>> START DATASET ENTRIES
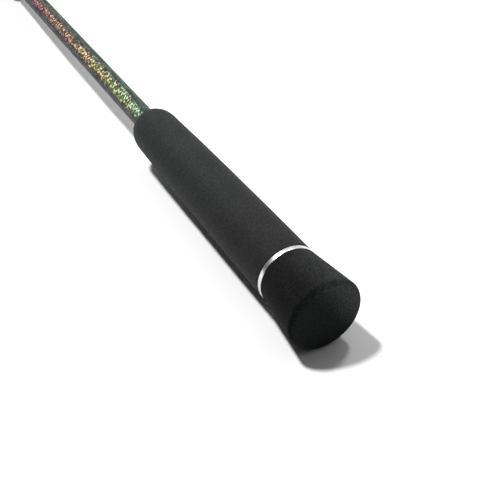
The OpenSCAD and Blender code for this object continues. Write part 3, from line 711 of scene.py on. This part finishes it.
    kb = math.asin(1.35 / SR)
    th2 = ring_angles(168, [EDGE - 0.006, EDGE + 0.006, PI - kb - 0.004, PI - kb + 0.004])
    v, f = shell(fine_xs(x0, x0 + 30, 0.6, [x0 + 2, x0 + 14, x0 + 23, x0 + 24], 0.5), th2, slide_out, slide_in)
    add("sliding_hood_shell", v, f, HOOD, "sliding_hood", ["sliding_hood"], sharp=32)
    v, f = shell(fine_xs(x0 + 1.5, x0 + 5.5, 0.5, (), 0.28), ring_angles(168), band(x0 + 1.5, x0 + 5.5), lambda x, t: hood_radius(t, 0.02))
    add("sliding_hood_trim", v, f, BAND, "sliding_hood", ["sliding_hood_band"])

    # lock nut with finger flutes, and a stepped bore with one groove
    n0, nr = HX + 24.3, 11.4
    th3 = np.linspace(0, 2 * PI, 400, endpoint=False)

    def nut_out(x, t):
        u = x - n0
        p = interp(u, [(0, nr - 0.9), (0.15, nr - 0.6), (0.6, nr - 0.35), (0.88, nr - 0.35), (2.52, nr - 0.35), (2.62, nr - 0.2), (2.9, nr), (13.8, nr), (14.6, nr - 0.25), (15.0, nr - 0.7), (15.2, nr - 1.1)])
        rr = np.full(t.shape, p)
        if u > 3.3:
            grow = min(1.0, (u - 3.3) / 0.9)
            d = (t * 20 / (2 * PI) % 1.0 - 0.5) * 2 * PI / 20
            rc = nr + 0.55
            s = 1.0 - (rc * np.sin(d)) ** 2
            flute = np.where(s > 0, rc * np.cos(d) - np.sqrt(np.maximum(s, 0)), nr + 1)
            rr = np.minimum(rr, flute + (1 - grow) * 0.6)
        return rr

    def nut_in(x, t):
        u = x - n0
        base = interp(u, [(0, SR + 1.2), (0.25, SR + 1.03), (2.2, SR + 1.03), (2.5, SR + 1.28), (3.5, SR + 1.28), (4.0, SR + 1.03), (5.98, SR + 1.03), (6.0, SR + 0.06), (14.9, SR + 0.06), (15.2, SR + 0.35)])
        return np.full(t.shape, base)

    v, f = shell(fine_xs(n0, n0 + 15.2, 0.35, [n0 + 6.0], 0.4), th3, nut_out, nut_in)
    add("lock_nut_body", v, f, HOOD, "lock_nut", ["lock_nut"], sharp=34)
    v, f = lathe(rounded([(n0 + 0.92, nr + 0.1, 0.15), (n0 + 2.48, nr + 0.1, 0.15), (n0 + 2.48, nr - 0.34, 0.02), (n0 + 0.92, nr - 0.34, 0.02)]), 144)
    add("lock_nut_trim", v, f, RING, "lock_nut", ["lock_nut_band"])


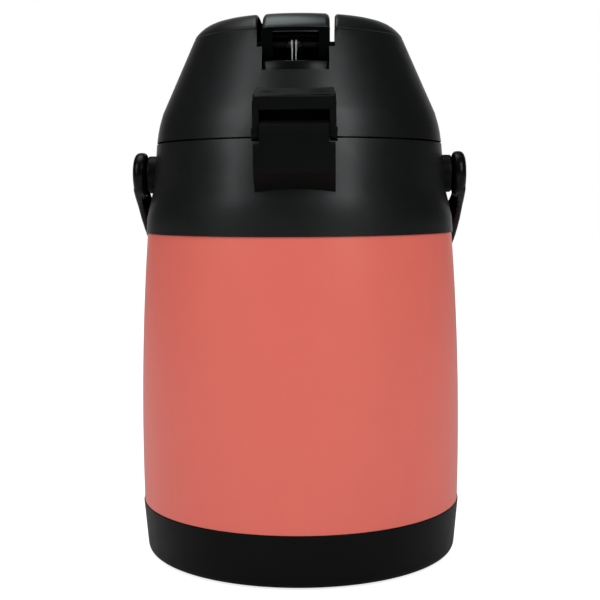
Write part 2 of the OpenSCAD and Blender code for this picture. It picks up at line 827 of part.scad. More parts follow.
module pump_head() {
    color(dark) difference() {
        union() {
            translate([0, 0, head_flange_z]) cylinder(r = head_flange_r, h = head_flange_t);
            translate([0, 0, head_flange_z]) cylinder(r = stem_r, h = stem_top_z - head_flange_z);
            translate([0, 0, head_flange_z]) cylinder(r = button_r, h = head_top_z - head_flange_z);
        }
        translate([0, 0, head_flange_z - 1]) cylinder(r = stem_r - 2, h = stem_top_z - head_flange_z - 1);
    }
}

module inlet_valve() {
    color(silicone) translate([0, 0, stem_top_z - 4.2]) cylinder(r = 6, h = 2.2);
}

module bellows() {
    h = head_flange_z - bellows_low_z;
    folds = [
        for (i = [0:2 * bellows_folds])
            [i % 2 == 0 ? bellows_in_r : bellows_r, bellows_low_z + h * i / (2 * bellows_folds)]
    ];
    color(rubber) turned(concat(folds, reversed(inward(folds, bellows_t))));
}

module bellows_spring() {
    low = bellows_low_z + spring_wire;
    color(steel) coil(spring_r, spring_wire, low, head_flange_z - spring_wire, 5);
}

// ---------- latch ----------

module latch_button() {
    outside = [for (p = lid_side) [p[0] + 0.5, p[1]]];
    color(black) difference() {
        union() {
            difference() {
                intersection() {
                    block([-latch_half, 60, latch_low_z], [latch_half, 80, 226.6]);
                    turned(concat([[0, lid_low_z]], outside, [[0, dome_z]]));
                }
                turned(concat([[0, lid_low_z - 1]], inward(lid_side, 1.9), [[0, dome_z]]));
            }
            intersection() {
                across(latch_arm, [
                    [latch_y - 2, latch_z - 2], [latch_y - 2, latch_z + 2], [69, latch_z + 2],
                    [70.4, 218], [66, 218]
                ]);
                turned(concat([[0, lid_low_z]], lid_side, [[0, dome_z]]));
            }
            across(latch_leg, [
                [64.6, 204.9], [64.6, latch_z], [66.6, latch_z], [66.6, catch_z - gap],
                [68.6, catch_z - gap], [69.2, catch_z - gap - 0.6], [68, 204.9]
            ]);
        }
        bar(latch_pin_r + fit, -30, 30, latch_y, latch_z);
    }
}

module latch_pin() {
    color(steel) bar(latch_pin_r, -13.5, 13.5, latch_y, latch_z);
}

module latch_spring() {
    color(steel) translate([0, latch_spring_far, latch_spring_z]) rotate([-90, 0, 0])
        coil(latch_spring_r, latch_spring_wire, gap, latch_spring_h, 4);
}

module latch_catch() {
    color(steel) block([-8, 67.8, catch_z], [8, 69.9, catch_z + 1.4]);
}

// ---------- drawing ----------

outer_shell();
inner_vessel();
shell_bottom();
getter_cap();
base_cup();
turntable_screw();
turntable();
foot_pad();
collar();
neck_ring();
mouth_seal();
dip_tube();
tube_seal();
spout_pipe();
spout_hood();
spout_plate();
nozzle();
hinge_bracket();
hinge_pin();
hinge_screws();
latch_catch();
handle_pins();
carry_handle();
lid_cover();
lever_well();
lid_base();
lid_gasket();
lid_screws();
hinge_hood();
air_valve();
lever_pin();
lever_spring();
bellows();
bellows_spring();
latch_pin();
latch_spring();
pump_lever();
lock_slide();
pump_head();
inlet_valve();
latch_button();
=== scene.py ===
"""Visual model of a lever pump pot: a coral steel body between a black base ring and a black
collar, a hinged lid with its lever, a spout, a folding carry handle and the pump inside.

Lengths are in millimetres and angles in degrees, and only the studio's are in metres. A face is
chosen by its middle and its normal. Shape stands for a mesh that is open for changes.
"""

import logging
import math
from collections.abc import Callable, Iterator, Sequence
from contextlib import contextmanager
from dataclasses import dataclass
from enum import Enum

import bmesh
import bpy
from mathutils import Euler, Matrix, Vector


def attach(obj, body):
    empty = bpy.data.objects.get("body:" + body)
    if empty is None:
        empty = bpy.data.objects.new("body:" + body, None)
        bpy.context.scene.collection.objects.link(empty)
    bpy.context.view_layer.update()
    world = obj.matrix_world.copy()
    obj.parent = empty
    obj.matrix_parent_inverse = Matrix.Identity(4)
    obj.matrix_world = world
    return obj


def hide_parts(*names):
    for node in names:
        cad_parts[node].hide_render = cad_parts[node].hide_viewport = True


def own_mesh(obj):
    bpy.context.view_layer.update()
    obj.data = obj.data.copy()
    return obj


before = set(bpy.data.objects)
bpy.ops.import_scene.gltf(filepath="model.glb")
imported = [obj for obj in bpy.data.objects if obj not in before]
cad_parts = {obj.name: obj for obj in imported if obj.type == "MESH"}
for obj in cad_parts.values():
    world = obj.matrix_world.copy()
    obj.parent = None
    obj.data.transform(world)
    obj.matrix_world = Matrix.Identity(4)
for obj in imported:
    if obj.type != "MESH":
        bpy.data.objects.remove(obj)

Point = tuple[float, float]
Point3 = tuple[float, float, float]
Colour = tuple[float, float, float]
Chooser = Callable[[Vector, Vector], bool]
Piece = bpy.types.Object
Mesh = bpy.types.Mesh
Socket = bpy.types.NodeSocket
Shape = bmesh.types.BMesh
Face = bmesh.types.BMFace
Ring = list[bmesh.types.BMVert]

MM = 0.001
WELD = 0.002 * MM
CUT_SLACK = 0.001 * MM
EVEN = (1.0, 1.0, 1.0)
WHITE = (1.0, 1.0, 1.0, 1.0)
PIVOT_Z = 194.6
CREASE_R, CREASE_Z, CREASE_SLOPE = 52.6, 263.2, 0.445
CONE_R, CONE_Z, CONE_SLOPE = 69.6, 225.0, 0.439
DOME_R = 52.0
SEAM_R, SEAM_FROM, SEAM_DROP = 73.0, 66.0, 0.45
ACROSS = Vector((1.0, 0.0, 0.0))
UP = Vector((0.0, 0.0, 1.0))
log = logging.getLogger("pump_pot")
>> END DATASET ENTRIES
Exactly as written, quote the lines from the one that has "outer_shell();" down to the one that has "if empty is", and include both.

SOLVED PROBLEM:
outer_shell();
inner_vessel();
shell_bottom();
getter_cap();
base_cup();
turntable_screw();
turntable();
foot_pad();
collar();
neck_ring();
mouth_seal();
dip_tube();
tube_seal();
spout_pipe();
spout_hood();
spout_plate();
nozzle();
hinge_bracket();
hinge_pin();
hinge_screws();
latch_catch();
handle_pins();
carry_handle();
lid_cover();
lever_well();
lid_base();
lid_gasket();
lid_screws();
hinge_hood();
air_valve();
lever_pin();
lever_spring();
bellows();
bellows_spring();
latch_pin();
latch_spring();
pump_lever();
lock_slide();
pump_head();
inlet_valve();
latch_button();
=== scene.py ===
"""Visual model of a lever pump pot: a coral steel body between a black base ring and a black
collar, a hinged lid with its lever, a spout, a folding carry handle and the pump inside.

Lengths are in millimetres and angles in degrees, and only the studio's are in metres. A face is
chosen by its middle and its normal. Shape stands for a mesh that is open for changes.
"""

import logging
import math
from collections.abc import Callable, Iterator, Sequence
from contextlib import contextmanager
from dataclasses import dataclass
from enum import Enum

import bmesh
import bpy
from mathutils import Euler, Matrix, Vector


def attach(obj, body):
    empty = bpy.data.objects.get("body:" + body)
    if empty is None:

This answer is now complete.